Without commenting on the viability or validity of the recommendations, what can we take from the protests and the recent Supreme Court rulings? For now, the general rule is that mandatory arbitration agreements are legal–unless you are in the interstate transportation industry. As a practical matter, however, you will have to make a business decision as to whether mandatory arbitration is a good idea. There is evidence that it doesn’t always mean a much shorter or less expensive dispute resolution process than litigation. Beyond that however, it may be an example of “just because you can, doesn’t mean you should”. The protests right now seem to be confined to the tech industry, but that could spread.
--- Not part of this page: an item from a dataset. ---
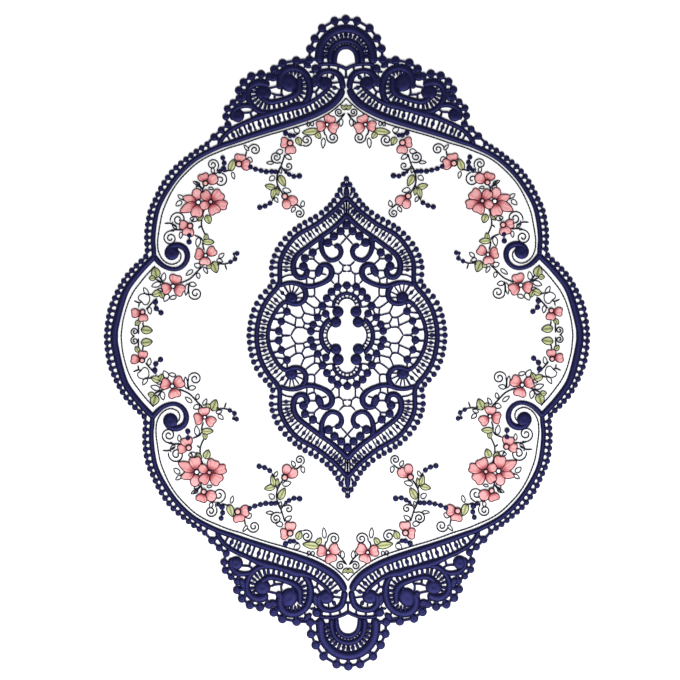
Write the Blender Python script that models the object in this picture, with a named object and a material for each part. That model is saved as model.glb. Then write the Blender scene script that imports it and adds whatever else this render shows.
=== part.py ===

Either way, if employers push mandatory arbitration and enough employees push back, getting and retaining good talent may be harder. Will Congress pass legislation amending the FAA? Well, between the shutdown and the usual rate at which Congress moves, that does not appear to be very imminent, if likely. Again though, whether to require submission of employment disputes to binding arbitration may come down to very practical, individual considerations for each employer.